Des pierres et des hommes
A l’occasion d’un voyage à Alger, Marie y découvre la plus grande cité baptisée « Climat de France », construite à la demande du maire de l’époque, en 1954. Elle reconnaît la même pierre de taille issue des carrières de Fontvieille, qu’à la résidence du Parc de Meudon-la-Forêt où elle a grandi ; et pour cause, c’est l’architecte Fernand Pouillon qui a réalisé les deux ensembles urbanistiques. Cette ressemblance est fascinante, Marie y voit un rapprochement tangible et symbolique entre les deux pays. Mais qui habite ces grands ensembles, d’une ambition humaniste folle lors de leur construction ? Meudon-la-Forêt accueillera nombre d’Africains du Nord, des pieds-noirs aussi, tandis qu’à Alger, le but est de reloger les populations des bidonvilles.

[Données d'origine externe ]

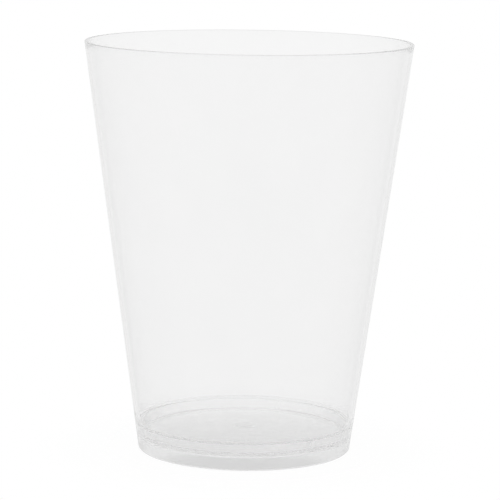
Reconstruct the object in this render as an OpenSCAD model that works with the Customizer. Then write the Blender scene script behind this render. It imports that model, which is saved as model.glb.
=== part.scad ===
// Tumbler cup: a clear drinking cup moulded in one piece. Its wall tapers straight from a plain rounded
// rim down to a foot ring. The floor is held up inside the ring and crowned at its centre. Just above
// the floor the bore steps in to a shoulder, where the foot of the next cup in a stack comes to sit.
// Lengths are in millimetres. The origin is the centre of the foot on the table, with +Z up the axis.

/* [Body] */
// Height from the table to the top of the rim
cup_h = 118; // [90:1:160]
// Outside diameter at the rim
rim_d = 94; // [84:1:110]
// Outside diameter of the taper at the table
foot_d = 61.5; // [52:0.5:70]
// Thickness of the wall, measured level
wall_t = 1; // [0.8:0.1:1.6]
// Radius on both edges of the rim, at most
rim_edge_r = 0.3; // [0.1:0.05:0.7]

/* [Floor and foot] */
// Height of the foot ring, from the table to the floor's underside
foot_ring_h = 4; // [2:0.1:6]
// Thickness of the foot ring at the table, measured level
foot_ring_t = 1.6; // [1.4:0.1:2.4]
// Radius on the outer edge of the foot
foot_outer_edge_r = 0.6; // [0.2:0.1:1.1]
// Radius on the inner edge of the foot
foot_inner_edge_r = 0.3; // [0.1:0.05:0.4]
// Thickness of the floor
floor_t = 1; // [0.8:0.1:2]
// Diameter of the floor's crowned part, at most
crown_d = 50; // [30:1:50]
// Rise of the crown above the floor around it
crown_rise = 1.5; // [0.8:0.1:2.4]
// Radius in the corner between the floor and the wall, inside and underneath
floor_corner_r = 0.5; // [0.2:0.1:0.8]

/* [Gate mark] */
// Diameter of the shallow dish under the centre of the floor
gate_dish_d = 5; // [3:0.5:8]
// Depth of the dish
gate_dish_depth = 0.4; // [0.2:0.1:0.5]
// Diameter of the gate's stub in the dish
gate_stub_d = 1.4; // [0.8:0.1:2]
// Length of the stub
gate_stub_h = 0.6; // [0.3:0.1:1.2]

/* [Stacking shoulder] */
// Gap between the walls of two stacked cups, measured level
stack_gap = 0.05; // [0.05:0.05:0.5]
// Width of the shoulder
shoulder_w = 1.2; // [0.7:0.1:1.3]
// Radius in the corner above the shoulder, at most
shoulder_corner_r = 1.1; // [0.1:0.1:1.2]
// Radius on the edge of the shoulder
shoulder_edge_r = 0.15; // [0.05:0.05:0.15]
// Least height of the shoulder above the floor
shoulder_least_h = 2; // [1.5:0.1:4]
// Number of ribs under the shoulder
rib_count = 3; // [3:1:8]
// Direction of the first rib, in degrees from +X
rib_angle = 69; // [0:1:119]
// Width of a rib
rib_w = 0.8; // [0.5:0.1:1.6]
// How far a rib stands out from the bore below the shoulder
rib_out = 0.4; // [0.2:0.1:0.8]

/* [Mould] */
// Draft of the bore below the shoulder, in degrees
bore_draft = 6; // [0.5:0.5:8]
// Draft of the hollow under the floor, in degrees
hollow_draft = 2; // [0.5:0.5:4]

/* [Hidden] */
$fn = 180;

// The most that a curve of the section departs from its true arc
arc_gap = 0.004;
// How far a rib's root sits in the wall and in the floor
rib_root = 0.3;
// Level gain of the wall for each millimetre of height
taper = (rim_d - foot_d) / 2 / cup_h;
floor_z = foot_ring_h + floor_t;
// A stacked cup comes down until its wall meets this one's, less the gap. The shoulder is at that height.
shoulder_z = max((wall_t + stack_gap) / taper, floor_z + shoulder_least_h);
// The rim's two edges leave a narrow flat between them
rim_r = min(rim_edge_r, 0.45 * wall_t);
// The corner above the shoulder leaves a narrow flat of the shoulder beside its edge
seat_r = min(shoulder_corner_r, 1.1 * (shoulder_w - 1.1 * shoulder_edge_r));
// The crown ends at least a millimetre inside the corner under the floor
crown_edge_x = min(crown_d / 2, on_hollow(foot_ring_h)[0] - floor_corner_r - 1);
// The crown is a cap of a sphere, and a hollow blend of the same radius joins it to the floor around it.
// The two touch halfway out, at touch_angle from the top of the sphere.
crown_r = cap_radius(crown_edge_x / 2, crown_rise / 2);
touch_angle = asin(crown_edge_x / 2 / crown_r);
// The dish is a cap too, with its edge on the underside of the crown
dish_angle = asin(gate_dish_d / 2 / crown_r);
dish_z = foot_ring_h + crown_rise - crown_r * (1 - cos(dish_angle));
dish_r = cap_radius(gate_dish_d / 2, gate_dish_depth);

// Radius of a sphere from the radius and the height of its cap
function cap_radius(r, h) = (r * r + h * h) / (2 * h);

// Points of the section on each of its straight faces, at a height
function on_outer(z) = [foot_d / 2 + taper * z, z];
function on_inner(z) = on_outer(z) - [wall_t, 0];
function on_band(z) = [on_inner(shoulder_z)[0] - shoulder_w - (shoulder_z - z) * tan(bore_draft), z];
function on_hollow(z) = [foot_d / 2 - foot_ring_t - z * tan(hollow_draft), z];

// Points along an arc, as many as keep its chords within arc_gap of it
function arc(centre, r, from, to) =
    let (steps = max(2, ceil(abs(to - from) / acos(1 - arc_gap / r) / 2)))
    [for (i = [0 : steps]) centre + r * [cos(from + (to - from) * i / steps), sin(from + (to - from) * i / steps)]];

// Points along the arc that rounds the corner of a path from a, by the corner, to b
function rounded(a, corner, b, r) =
    let (to_a = (a - corner) / norm(a - corner),
         to_b = (b - corner) / norm(b - corner),
         half_angle = acos(to_a * to_b) / 2,
         reach = r / tan(half_angle),
         centre = corner + (to_a + to_b) / norm(to_a + to_b) * r / sin(half_angle),
         start = corner + to_a * reach - centre,
         end = corner + to_b * reach - centre,
         from = atan2(start[1], start[0]),
         turn = (atan2(end[1], end[0]) - from + 540) % 360 - 180)
    arc(centre, r, from, from + turn);

// The crown from a given angle out to its blend's end, over a floor face at height z
function crown_face(z, from_angle) = concat(
    arc([0, z + crown_rise - crown_r], crown_r, 90 - from_angle, 90 - touch_angle),
    arc([crown_edge_x, z + crown_r], crown_r, 270 - touch_angle, 270));

// The path, begun on the axis with a small flat
function from_axis(points) = concat([[0, points[0][1]]], points);
function reversed(points) = [for (i = [len(points) - 1 : -1 : 0]) points[i]];

// The gate's stub and its dish, from the axis out to the edge of the dish
function gate_face() =
    let (stub_angle = asin(gate_stub_d / 2 / dish_r),
         edge_angle = asin(gate_dish_d / 2 / dish_r),
         centre = [0, dish_z + gate_dish_depth - dish_r],
         stub_z = dish_z + gate_dish_depth - gate_stub_h)
    from_axis(concat([[gate_stub_d / 2, stub_z]], arc(centre, dish_r, 90 - stub_angle, 90 - edge_angle)));

// The underside, from the axis out to the foot
function under_face() = concat(
    gate_face(),
    crown_face(foot_ring_h, dish_angle),
    rounded([0, foot_ring_h], on_hollow(foot_ring_h), on_hollow(0), floor_corner_r),
    rounded(on_hollow(foot_ring_h), on_hollow(0), on_outer(0), foot_inner_edge_r));

// The outside, from the foot up over the rim
function outer_face() = concat(
    rounded(on_hollow(0), on_outer(0), on_outer(cup_h), foot_outer_edge_r),
    rounded(on_outer(0), on_outer(cup_h), on_inner(cup_h), rim_r),
    rounded(on_outer(cup_h), on_inner(cup_h), on_inner(shoulder_z), rim_r));

// The bore, from the shoulder down to the floor and in to the axis
function bore_face() = concat(
    rounded(on_inner(cup_h), on_inner(shoulder_z), on_band(shoulder_z), seat_r),
    rounded(on_inner(shoulder_z), on_band(shoulder_z), on_band(floor_z), shoulder_edge_r),
    rounded(on_band(shoulder_z), on_band(floor_z), [0, floor_z], floor_corner_r),
    reversed(from_axis(crown_face(floor_z, asin(gate_stub_d / 2 / crown_r)))));

// An upright half-round rib from the floor to the shoulder, which keeps the next cup's foot from sticking
module rib() {
    face_x = on_band(floor_z)[0] - rib_out;
    root_x = on_band(shoulder_z)[0] + rib_root;
    round_x = face_x + rib_w / 2;
    translate([0, 0, floor_z - rib_root])
        linear_extrude(shoulder_z - floor_z + rib_root)
            intersection() {
                union() {
                    translate([round_x, 0]) circle(rib_w / 2);
                    translate([round_x, -rib_w / 2]) square([root_x, rib_w]);
                }
                translate([face_x, -rib_w / 2]) square([root_x - face_x, rib_w]);
            }
}

module tumbler() {
    color([0.93, 0.94, 0.94, 0.5]) {
        rotate_extrude() polygon(concat(under_face(), outer_face(), bore_face()));
        for (i = [0 : rib_count - 1])
            rotate(rib_angle + i * 360 / rib_count) rib();
    }
}

tumbler();
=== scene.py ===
"""A clear drinking cup of slightly milky moulded plastic on a white studio floor.

The cup's mesh repeats the section of the CAD part at a finer step, because every facet shows in clear
plastic. Lengths of the cup are in millimetres until the mesh is made, which is in metres.
"""
import math

import bmesh
import bpy
from mathutils import Matrix, Vector


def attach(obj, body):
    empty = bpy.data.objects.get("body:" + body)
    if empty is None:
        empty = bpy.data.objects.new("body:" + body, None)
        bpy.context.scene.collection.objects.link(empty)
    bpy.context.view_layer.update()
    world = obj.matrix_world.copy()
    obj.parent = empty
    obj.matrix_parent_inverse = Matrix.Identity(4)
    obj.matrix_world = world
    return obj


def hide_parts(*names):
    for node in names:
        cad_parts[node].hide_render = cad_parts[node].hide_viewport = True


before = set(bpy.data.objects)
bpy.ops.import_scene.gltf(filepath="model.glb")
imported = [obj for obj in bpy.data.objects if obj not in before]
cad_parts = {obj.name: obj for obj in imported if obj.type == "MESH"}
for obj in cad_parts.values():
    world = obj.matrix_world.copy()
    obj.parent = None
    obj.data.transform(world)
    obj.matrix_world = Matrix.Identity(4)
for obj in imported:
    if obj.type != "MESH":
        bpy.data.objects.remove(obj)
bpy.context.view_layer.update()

MM = 0.001

# Body, as in the part's source
CUP_H = 118
RIM_D = 94
FOOT_D = 61.5
WALL_T = 1
RIM_EDGE_R = 0.3
FOOT_RING_H = 4
FOOT_RING_T = 1.6
FOOT_OUTER_EDGE_R = 0.6
FOOT_INNER_EDGE_R = 0.3
FLOOR_T = 1
CROWN_D = 50
CROWN_RISE = 1.5
FLOOR_CORNER_R = 0.5

# Gate mark under the centre of the floor
GATE_DISH_D = 5
GATE_DISH_DEPTH = 0.4
GATE_STUB_D = 1.4
GATE_STUB_H = 0.6
GATE_STUB_EDGE_R = 0.15

# Stacking shoulder and its ribs
STACK_GAP = 0.05
SHOULDER_W = 1.2
SHOULDER_CORNER_R = 1.1
SHOULDER_EDGE_R = 0.15
SHOULDER_LEAST_H = 2
RIB_COUNT = 3
RIB_ANGLE = 69
RIB_W = 0.8
RIB_OUT = 0.4
BORE_DRAFT = math.radians(6)
HOLLOW_DRAFT = math.radians(6)

# Mesh
ROUND_STEPS = 800
RIB_STEPS = 12
CORNER_STEPS = 7
CROWN_STEPS = 8
DISH_STEPS = 5
# Rings on the wall, as shares of its length: outside from the foot up, inside from the rim down
OUTER_RINGS = (0.03, 0.98)
INNER_RINGS = (0.02, 0.9)
# Around a rib, in halves of its width: how far the even steps are left out, and where one step is put
RIB_CLEARED = 1.6
RIB_BESIDE = 1.3
SMOOTH_BELOW = math.radians(40)

# Camera, fitted to the rim and the foot in the photograph
CAMERA_BACK = 0.722862
CAMERA_UP = 0.173624
CAMERA_PITCH = math.radians(9.096)
CAMERA_ROLL = math.radians(0.828)
CAMERA_YAW = math.radians(0.079)
SENSOR_W = 36
LENS = 182.69
CLIP_START = 0.01

# Plastic. MILKINESS is the scattering in its body for each metre, GREYNESS the absorption.
PLASTIC_IOR = 1.49
WALL_ROUGHNESS = (0.015, 0.04)
CUP_FLOOR_ROUGHNESS = (0.15, 0.25)
BAND_ROUGHNESS = (0.55, 0.65)
MILKINESS = 30
MILK_FORWARD = 0.6
GREYNESS = 2.5
FLOW_STRENGTH = 0.02
FLOW_DEPTH = 0.0005
# A tint's place among the noise's values, and its level
PALE_STOPS = ((0.3, 0.985), (0.7, 0.993))
# Each noise has its scale for each metre, its detail and its stretch along the axes
MOTTLE = (90, 4, (1, 1, 0.6))
HAZE = (45, 3, (1, 1, 1))
FLOW = (60, 2, (1, 1, 0.25))
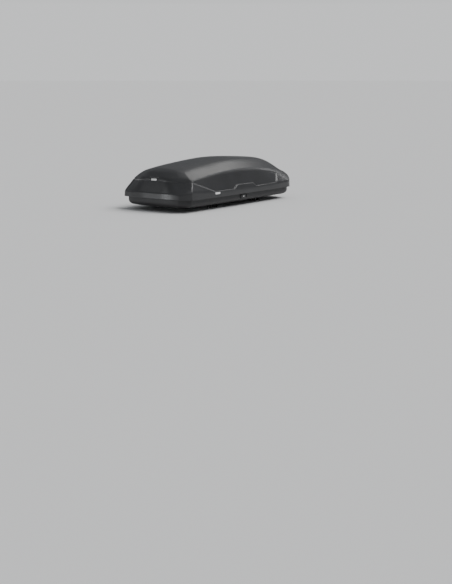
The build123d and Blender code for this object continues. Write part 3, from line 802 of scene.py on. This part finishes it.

Au long des décennies, ici comme là-bas, le climat social et politique se détériore, on se réfugie parfois dans les paradis artificiels qui font des ravages jusque chez le voisin de Marie, dont le fils meurt d’une overdose en 1997.
Le roman des mouvements
Au fil de ses allers et retours entre la France et l’Algérie, notre narratrice pense le voyage, le déracinement, l’ancrage dans un territoire via des chemins intimes jalonnés par la grande histoire. Les hommes ont toujours traversé la Méditerranée ; mais comment vivre ensemble quand les plaies d’une guerre suppurent encore ? Marie Richeux construit des ponts entre les rives, ouvre des portes, s’intéresse aux grands hommes comme aux vies d’à côté, et découvre non pas une, mais des histoires débordant les cadres. Dans ce roman kaléidoscope tout en délicatesse, elle dit sa soif de lumière, de ciels ouverts sous l’éclat desquels elle regarde, interroge, écoute, retranscrit. A travers les parcours croisés de son voisin enfermé dans son deuil, de l’architecte Pouillon soucieux de l’harmonie, de ses multiples rencontres, l’auteure comprend que l’on habite le temps autant que l’espace. Ce point d’équilibre entre la cité matérielle et spirituelle, voilà peut-être ce qu’on appelle l’esprit des lieux.